Will Saakashvili Putinise himself?
By Messenger Staff
Thursday, October 7Constitutional reform is coming to end. The ruling party is taking every step it can to accelerate the process of adopting the draft constitution even though it is not due to come into force until the end of 2013. Meanwhile the non-parliamentary Opposition challenges the new version of constitution labeling it unacceptable and destructive. Opposition pathos is emphasised by the fact that they see in the new constitution conditions that would allow the current president of Georgia, Mikhail Saakashvili to become Prime Minister as the second term of his presidency expires in 2013. According to the new constitution the PM will receive some of the president’s powers and responsibilities. Practically, the Opposition is upset with the draft constitution because of Saakashvili’s chance of continuing to govern. Venice commission experts agree that the possibility exists even though the constitution seems to be more balanced and is a step towards a parliamentary republic. But Saakashvili's possible Putinisation is very really irritating for the Opposition. The article ‘Pulling a Putin’ in the Foreign Policy expresses its confidence that democratic reforms should be reinforced and Georgians should be given right to choose their future leaders themselves, while highlighting some of the achievements of the Saakashvili administration together with its shortcomings.
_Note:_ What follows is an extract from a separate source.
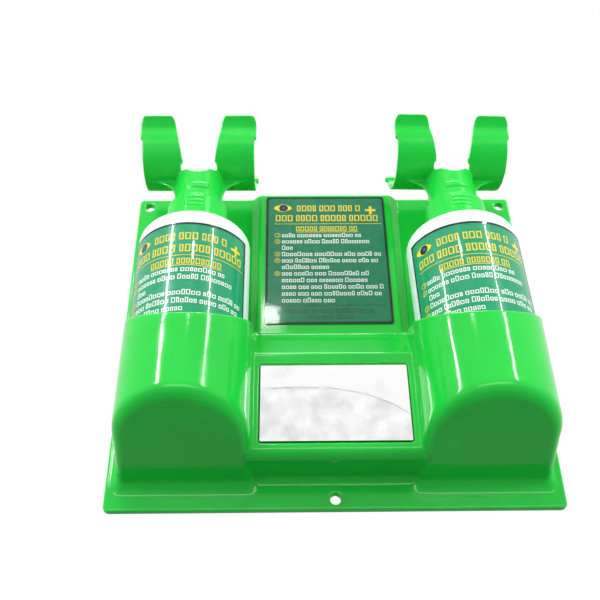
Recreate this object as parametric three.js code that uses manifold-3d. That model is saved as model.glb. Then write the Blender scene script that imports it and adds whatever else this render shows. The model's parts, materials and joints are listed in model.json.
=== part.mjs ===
// Double-bottle emergency eyewash wall station.
//
// One moulded green wall panel holds two squeeze bottles in half-round pockets. A raised centre
// plate carries the instruction label, and below it a ramp runs out to a mirror box. Each bottle
// has a screw collar that clamps an eyecup head with two curved wings.
//
// Frame: millimetres, +Z up. The wall is the plane y = 0 and the front faces -Y. The origin is the
// centre of the panel's back.

import * as THREE from "three";
import { mergeVertices } from "three/addons/utils/BufferGeometryUtils.js";
import Module from "manifold-3d";

const wasm = await Module();
wasm.setup();

// ---------------------------------------------------------------- driving dimensions

const CLEARANCE = 0.3; // gap between pieces that touch

const PANEL = { width: 286, height: 250, depth: 5.5, corner: 3.5, wall: 2 };
const SCREW_HOLE = { radius: 3.4, boss: 7.5, chamfer: 0.6 };
const HOLE_CENTRES = [[-135, 117.5], [135, 117.5], [0, -118]];

const PLATE = { halfWidth: 50, slope: 6, front: 11, foldZ: -2 }; // raised plate behind the label
const FLANGE_FOLD_Z = 3; // the ramp leaves the flange here, beside the raised plate
const MIRROR_BOX = { front: 38, top: -33, bottom: -104, halfWidth: 54, edge: 6, wall: 7, inner: 47, foot: 5 };
const MIRROR = { width: 92.5, height: 52, thickness: 2.2, centreZ: -68, recess: 3.4, margin: 0.8 };
const TAPE = { width: 84, height: 12, thickness: 0.6, offset: 17 };
const LABEL = { width: 90, height: 116, thickness: 0.4, centreZ: 64, corner: 2 };

const BOTTLE = {
  x: 92, // distance of each pocket's axis from the centre line
  y: -48, // bottle axis in front of the wall
  baseZ: -86,
  radius: 37.5, // heights above the base from here on
  wall: 1.6,
  foot: 5,
  bodyTop: 128.5,
  shoulderRadius: 8,
  shoulderTurn: 52, // degrees of round shoulder before the straight cone
  neckBase: 146,
  neckTop: 156,
  neckRadius: 17.4,
};
// The right bottle stands against its pocket: aside of the axis at the foot, leaning inwards (degrees).
// labelTurn and headTurn are how far the label and the head are turned from facing straight out.
const STANCE = {
  left: { aside: 0, lean: 0, labelTurn: -1, headTurn: 0 },
  right: { aside: 0.75, lean: 1.25, labelTurn: -5, headTurn: 3 },
};
const THREAD = { reach: 1.1, height: 1.8, starts: [148, 152] };
const BOTTLE_LABEL = { bottom: 8, top: 122.3, arcLength: 90, thickness: 0.3 };

const POCKET = {
  innerRadius: 39,
  wall: 1.6,
  rimFront: -34, // rim height at the front and at the flange
  rimBack: 4,
  rimOpening: 0.3,
  floorFront: -92, // underside of the floor at the front and at the flange
  floorBack: -109.5,
  outerDraft: 0.07, // sideways slope of the outer wall towards the flange
  frontLean: 3, // how much further forward the floor end stands than the rim
  edgeFront: 9.5, // rounding between the walls and the floor
  edgeBack: 4,
  arcSteps: 48,
};
// Where the pocket's walls flare into the flange.
const POCKET_FOOT = { depth: 5.5, aside: 3.5, below: 6.5, corner: 5, top: -1 };
const SEAT_RIB = { thickness: 2.6, offset: 16, front: -74, back: -6, drop: 0.7 };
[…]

Georgia desperately needs the generous and honourable step of its leader to relinquish his position voluntarily and resign for good. This would indeed be a great achievement for Georgian democracy. However while it is unlikely that things will develop this way it is important to think of how Georgia’s western friends would conduct themselves in this situation.
Some members of the Opposition naively believe that West will not allow Saakashvili to Putinise himself. Meanwhile Saakashvili and his team emphasise the National Movement fully intends to stay in power beyond 2013. The fact is that National Movement leadership is very scared of losing power – it would be catastrophic for their elite commented republican leader Davit Usupashvili. With parliamentary elections scheduled for 2012 and which will be conducted under the current constitution; perhaps the most crucial thing is that the suggested amendments demanded by the Opposition are included in the elections code, most importantly the introduction of a biometric voting system.